Work required: All the data should come back exactly as it was given.

═══ Information supplied ═══

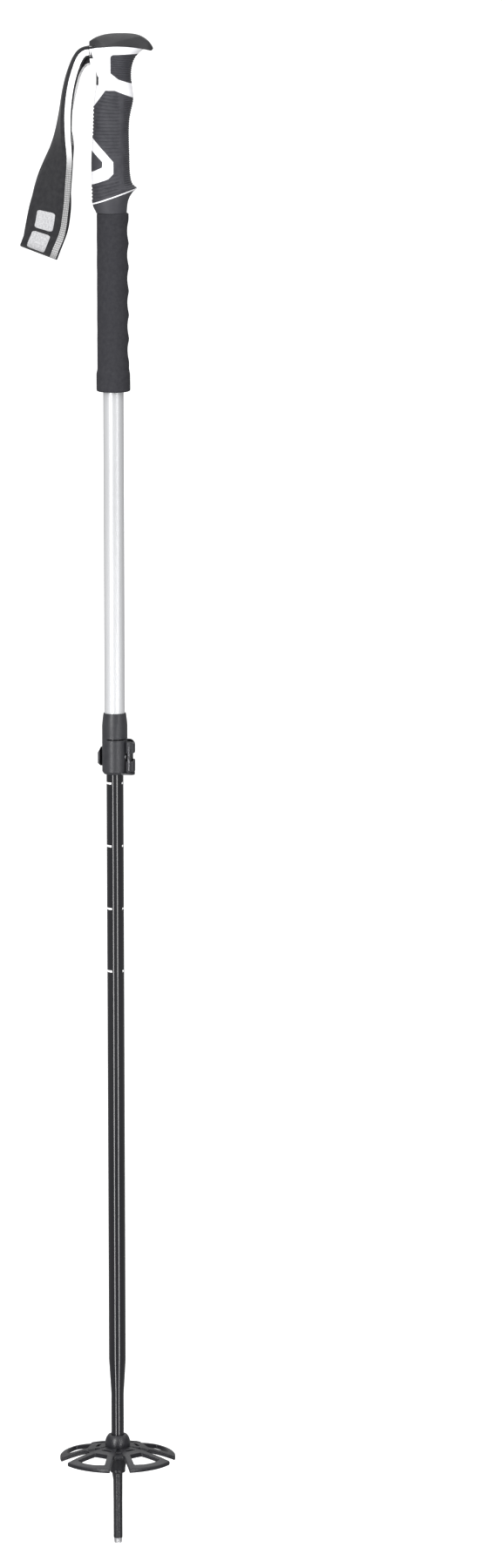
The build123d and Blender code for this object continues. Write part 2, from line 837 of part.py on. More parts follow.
bush_height = 13.0
bush_groove_bottom = 954.0
bush_groove_height = 5.0
bush_groove_radius = 6.0
bush_radius = upper_radius - upper_wall - fit_gap
with BuildPart() as guide_bush:
    with BuildSketch(Plane.XZ):
        with BuildLine():
            Polyline(
                (0, lower_top - 16),
                (lower_radius - lower_wall, lower_top - 16),
                (lower_radius - lower_wall, lower_top),
                (bush_radius, lower_top),
                (bush_radius, bush_groove_bottom),
                (bush_groove_radius, bush_groove_bottom),
                (bush_groove_radius, bush_groove_bottom + bush_groove_height),
                (bush_radius, bush_groove_bottom + bush_groove_height),
                (bush_radius, lower_top + bush_height - 1),
                (bush_radius - 1, lower_top + bush_height),
                (0, lower_top + bush_height),
                close=True,
            )
        make_face()
    revolve(axis=Axis.Z)
guide_bush.part.label = "guide_bush"
export_step(guide_bush.part, "parts/guide_bush.step")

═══

Answer for this exercise:
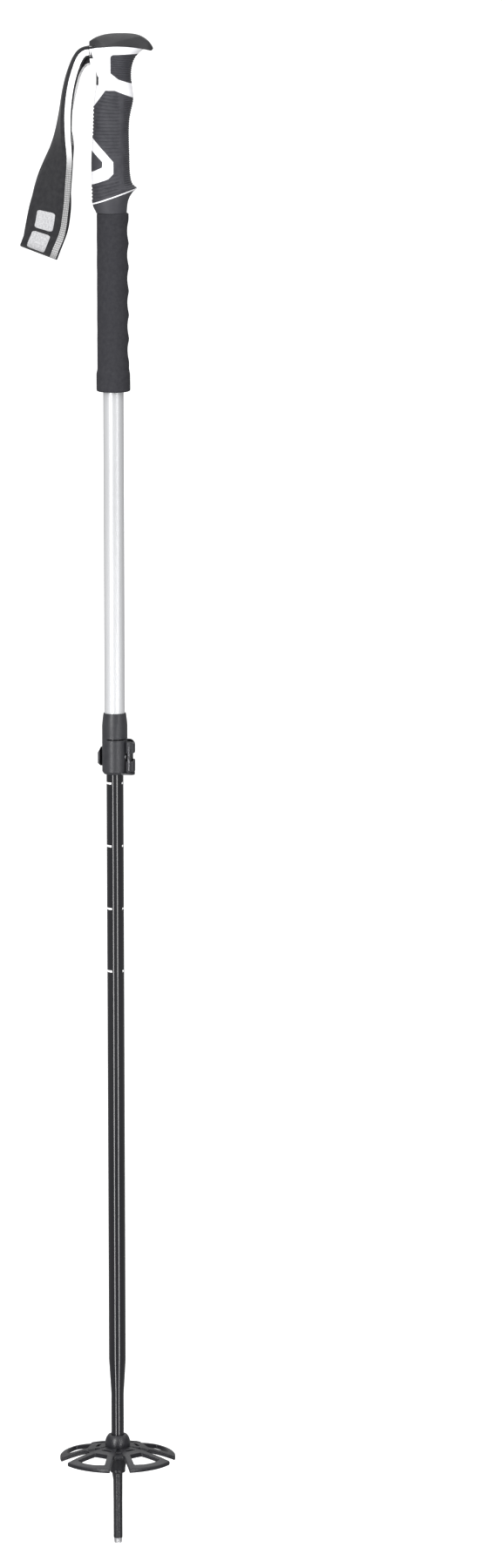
The build123d and Blender code for this object continues. Write part 2, from line 837 of part.py on. More parts follow.
bush_height = 13.0
bush_groove_bottom = 954.0
bush_groove_height = 5.0
bush_groove_radius = 6.0
bush_radius = upper_radius - upper_wall - fit_gap
with BuildPart() as guide_bush:
    with BuildSketch(Plane.XZ):
        with BuildLine():
            Polyline(
                (0, lower_top - 16),
                (lower_radius - lower_wall, lower_top - 16),
                (lower_radius - lower_wall, lower_top),
                (bush_radius, lower_top),
                (bush_radius, bush_groove_bottom),
                (bush_groove_radius, bush_groove_bottom),
                (bush_groove_radius, bush_groove_bottom + bush_groove_height),
                (bush_radius, bush_groove_bottom + bush_groove_height),
                (bush_radius, lower_top + bush_height - 1),
                (bush_radius - 1, lower_top + bush_height),
                (0, lower_top + bush_height),
                close=True,
            )
        make_face()
    revolve(axis=Axis.Z)
guide_bush.part.label = "guide_bush"
export_step(guide_bush.part, "parts/guide_bush.step")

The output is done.